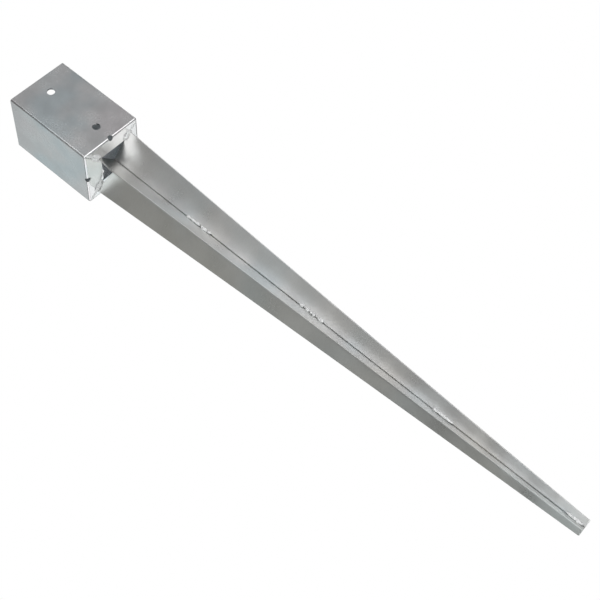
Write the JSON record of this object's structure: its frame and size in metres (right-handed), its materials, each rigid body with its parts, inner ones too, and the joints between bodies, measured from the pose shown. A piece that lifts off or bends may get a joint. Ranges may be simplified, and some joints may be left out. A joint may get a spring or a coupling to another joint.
{
  "type": "post anchor spike",
  "caption": "Folded steel socket for a square post, welded on a four-bladed tapering spike that is driven in the ground.",
  "frame": {"origin": "middle of the underside of the socket's foot, on the spike's axis: the ground line of a driven spike", "axes": "+Z along the spike's axis, from the tip towards the socket's open end; +Y from the front wall to the back wall, which are the two walls with bolt holes; +X from the left wall to the right wall; the blades lie on the socket's diagonals"},
  "size_m": [0.094, 0.094, 0.9],
  "materials": {
    "socket_zinc": "bright zinc coating, satin, with faint cloudy tints",
    "spike_zinc": "bright zinc coating, satin, with fine cross grain",
    "weld_bead": "rippled weld metal under the zinc coating"
  },
  "bodies": {
    "root": {"socket_sleeve": "socket_zinc", "spike_angle_left": "spike_zinc", "spike_angle_right": "spike_zinc", "weld_back_left_blade_to_back_flap": "weld_bead", "weld_back_left_blade_to_left_flap": "weld_bead", "weld_back_right_blade_to_back_flap": "weld_bead", "weld_back_right_blade_to_right_flap": "weld_bead", "weld_front_left_blade_to_front_flap": "weld_bead", "weld_front_left_blade_to_left_flap": "weld_bead", "weld_front_right_blade_to_front_flap": "weld_bead", "weld_front_right_blade_to_right_flap": "weld_bead", "weld_mitre_back_left": "weld_bead", "weld_mitre_back_right": "weld_bead", "weld_mitre_front_left": "weld_bead", "weld_mitre_front_right": "weld_bead", "weld_stitch_back_1": "weld_bead", "weld_stitch_back_2": "weld_bead", "weld_stitch_back_3": "weld_bead", "weld_stitch_front_1": "weld_bead", "weld_stitch_front_2": "weld_bead", "weld_stitch_front_3": "weld_bead", "weld_tip_back": "weld_bead", "weld_tip_front": "weld_bead"}
  },
  "joints": []
}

▬▬▬▬▬▬

### [Task to complete]
Copy all of the material word for word.

### [Response for this exercise]
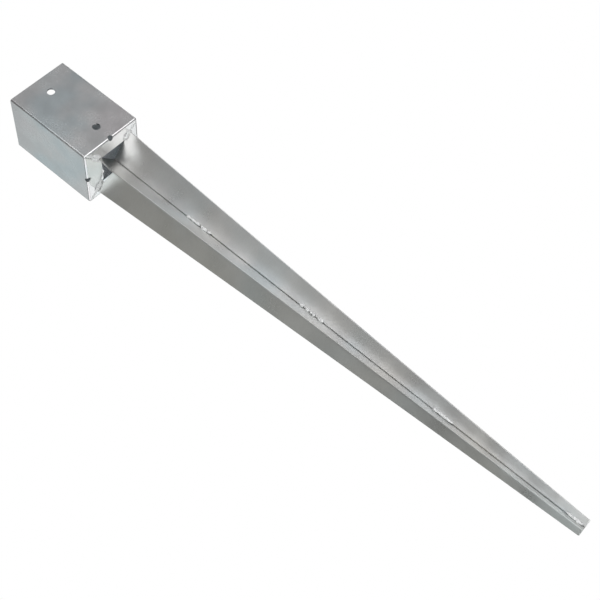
Write the JSON record of this object's structure: its frame and size in metres (right-handed), its materials, each rigid body with its parts, inner ones too, and the joints between bodies, measured from the pose shown. A piece that lifts off or bends may get a joint. Ranges may be simplified, and some joints may be left out. A joint may get a spring or a coupling to another joint.
{
  "type": "post anchor spike",
  "caption": "Folded steel socket for a square post, welded on a four-bladed tapering spike that is driven in the ground.",
  "frame": {"origin": "middle of the underside of the socket's foot, on the spike's axis: the ground line of a driven spike", "axes": "+Z along the spike's axis, from the tip towards the socket's open end; +Y from the front wall to the back wall, which are the two walls with bolt holes; +X from the left wall to the right wall; the blades lie on the socket's diagonals"},
  "size_m": [0.094, 0.094, 0.9],
  "materials": {
    "socket_zinc": "bright zinc coating, satin, with faint cloudy tints",
    "spike_zinc": "bright zinc coating, satin, with fine cross grain",
    "weld_bead": "rippled weld metal under the zinc coating"
  },
  "bodies": {
    "root": {"socket_sleeve": "socket_zinc", "spike_angle_left": "spike_zinc", "spike_angle_right": "spike_zinc", "weld_back_left_blade_to_back_flap": "weld_bead", "weld_back_left_blade_to_left_flap": "weld_bead", "weld_back_right_blade_to_back_flap": "weld_bead", "weld_back_right_blade_to_right_flap": "weld_bead", "weld_front_left_blade_to_front_flap": "weld_bead", "weld_front_left_blade_to_left_flap": "weld_bead", "weld_front_right_blade_to_front_flap": "weld_bead", "weld_front_right_blade_to_right_flap": "weld_bead", "weld_mitre_back_left": "weld_bead", "weld_mitre_back_right": "weld_bead", "weld_mitre_front_left": "weld_bead", "weld_mitre_front_right": "weld_bead", "weld_stitch_back_1": "weld_bead", "weld_stitch_back_2": "weld_bead", "weld_stitch_back_3": "weld_bead", "weld_stitch_front_1": "weld_bead", "weld_stitch_front_2": "weld_bead", "weld_stitch_front_3": "weld_bead", "weld_tip_back": "weld_bead", "weld_tip_front": "weld_bead"}
  },
  "joints": []
}